DIRECTIONS: Locate the lines that hold the string "behind". Copy every such line.

DATASET EXTRACT:
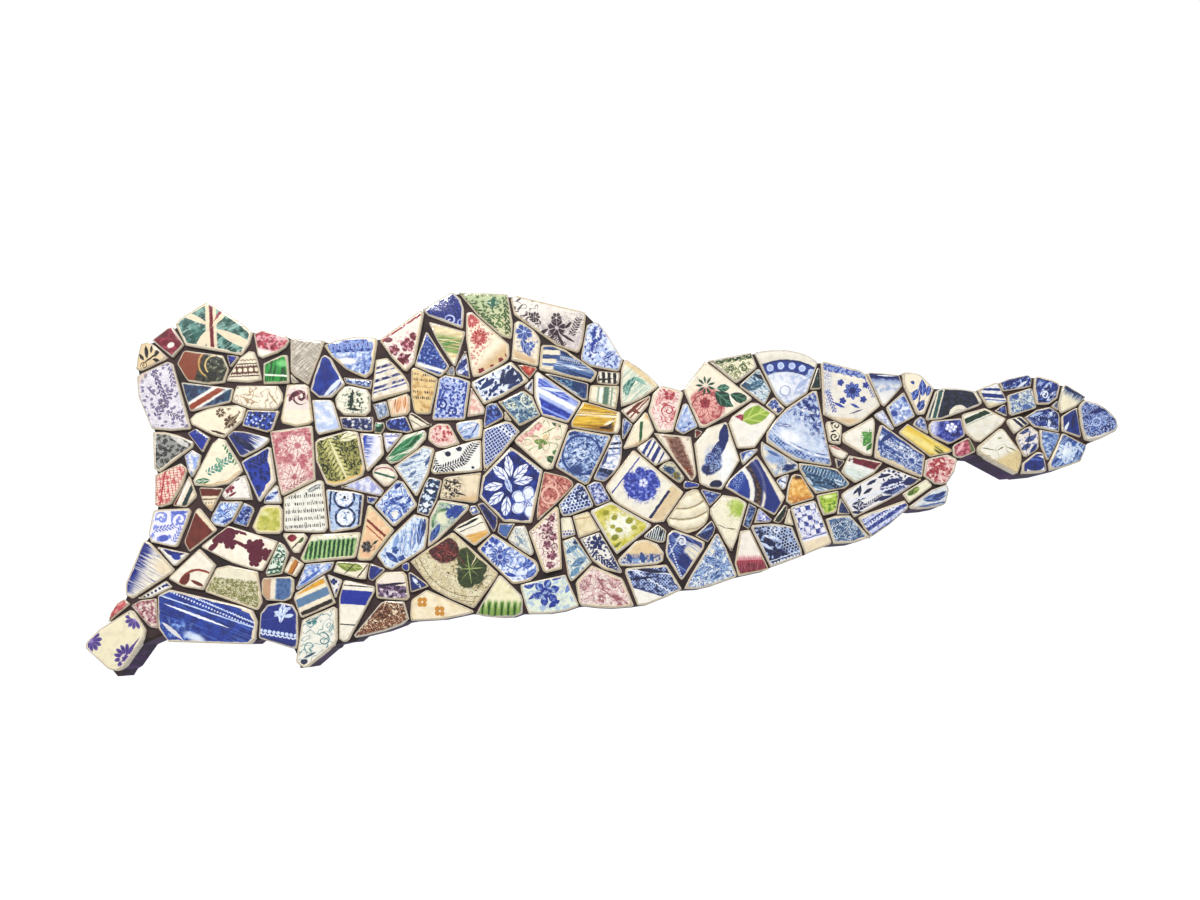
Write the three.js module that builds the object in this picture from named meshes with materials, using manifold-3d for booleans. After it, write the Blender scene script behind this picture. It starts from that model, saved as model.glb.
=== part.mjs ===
import * as THREE from 'three';
import { mergeVertices } from 'three/addons/utils/BufferGeometryUtils.js';
import Module from 'manifold-3d';

// Driving sizes
// Millimetres. The wall is behind the panel at +Y and the shard faces look to -Y.
// X and Z are read off the photo at DRAWN_LENGTH; PANEL_LENGTH rescales them.
const DRAWN_LENGTH = 620;
const PANEL_LENGTH = 620;
const BOARD_THICKNESS = 18;
const BED_THICKNESS = 2;
const SHARD_THICKNESS = 5;
const SHARD_SPREAD = 0.5;
const JOINT = 1.1;
const WORN_EDGE = 0.5;
const WORN_CORNER = 0.9;
const OUTLINE_BALL = 5;
const OUTLINE_SLACK = 0.3;
const PIECES_APART = 57;
const SMALLEST_SHARD = 5;
const KEY_DEPTH = 1;

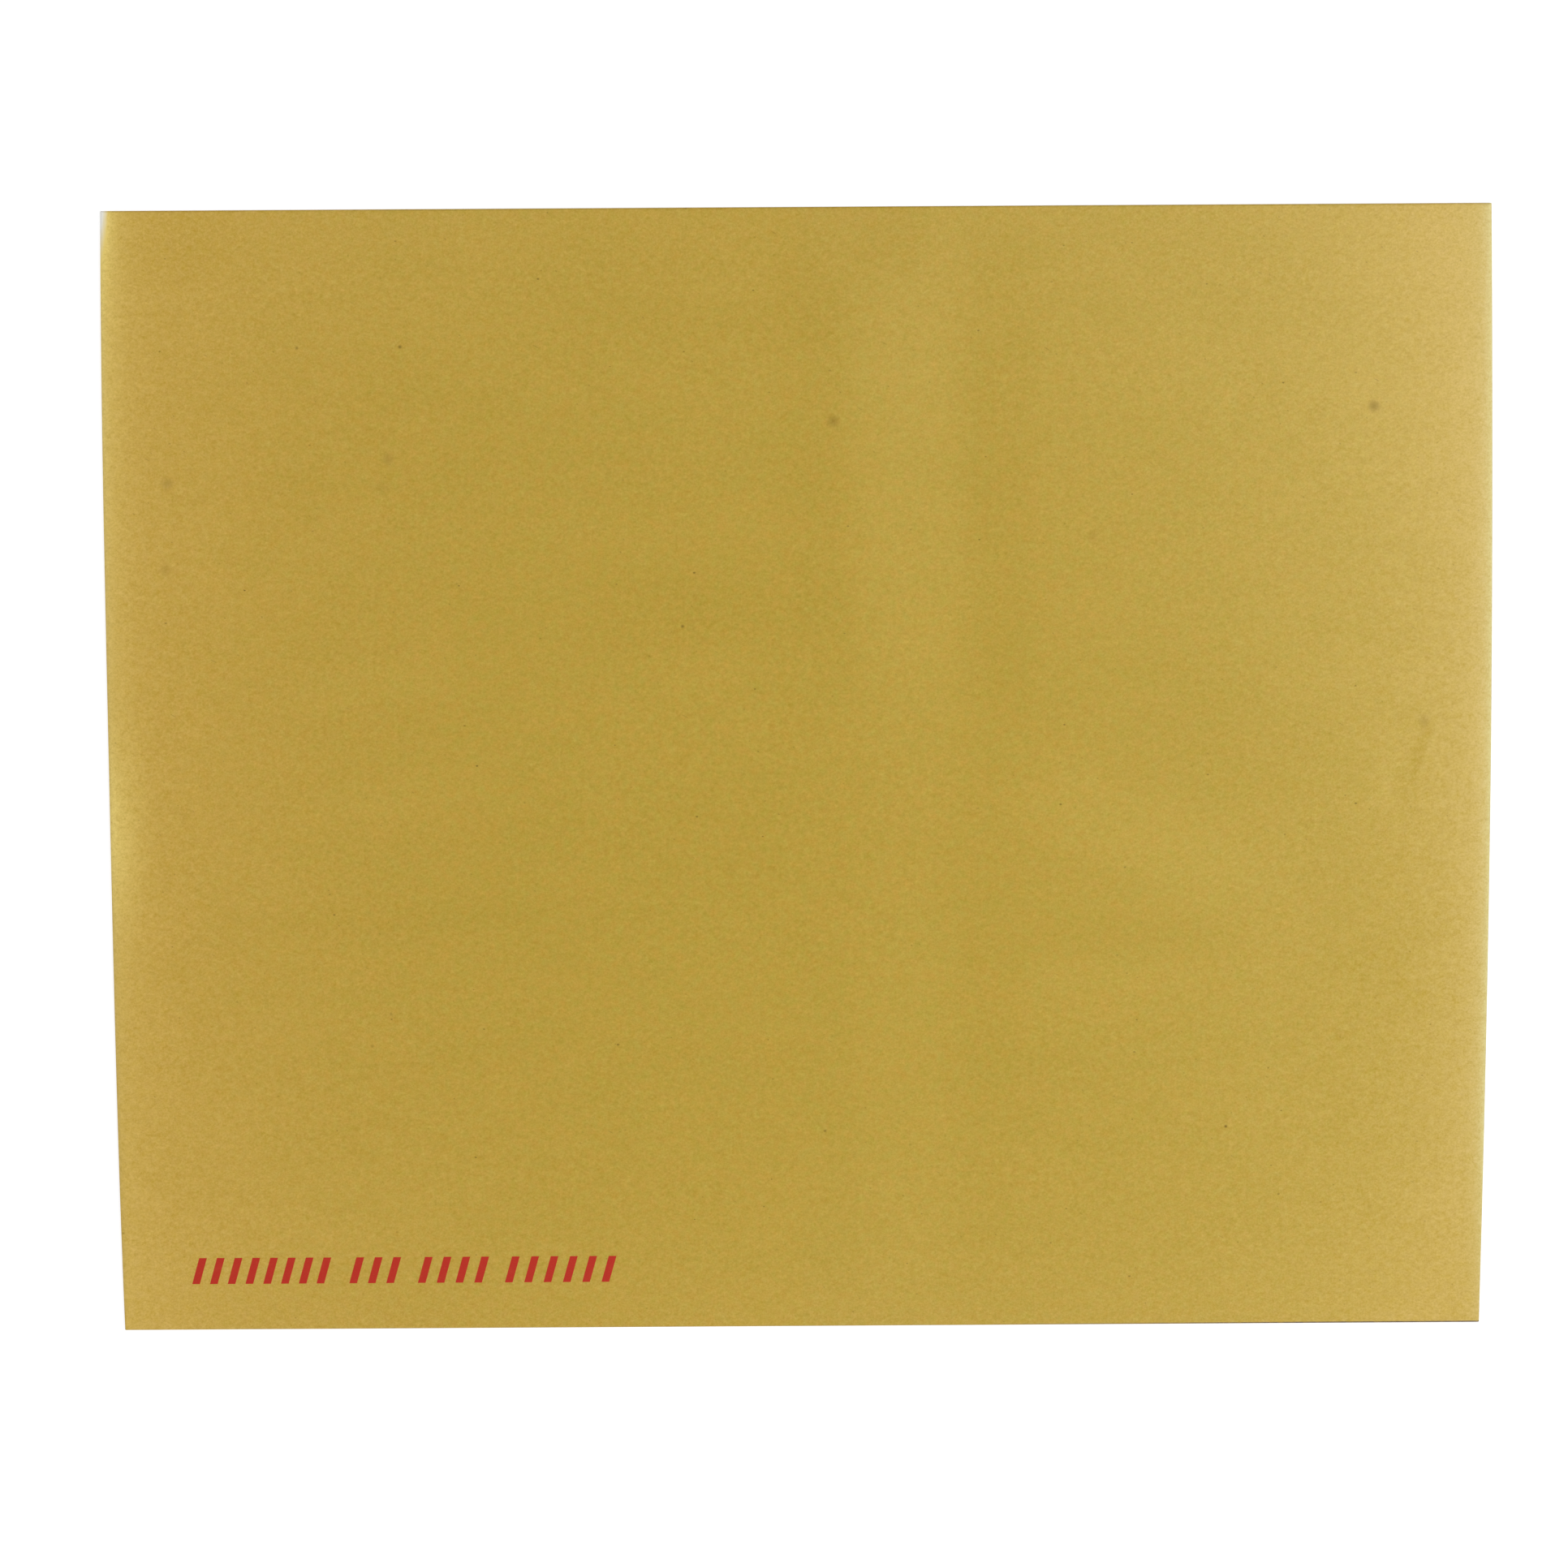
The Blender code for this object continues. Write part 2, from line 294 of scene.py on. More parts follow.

ANSWER IN FULL:
Write the three.js module that builds the object in this picture from named meshes with materials, using manifold-3d for booleans. After it, write the Blender scene script behind this picture. It starts from that model, saved as model.glb.
// Millimetres. The wall is behind the panel at +Y and the shard faces look to -Y.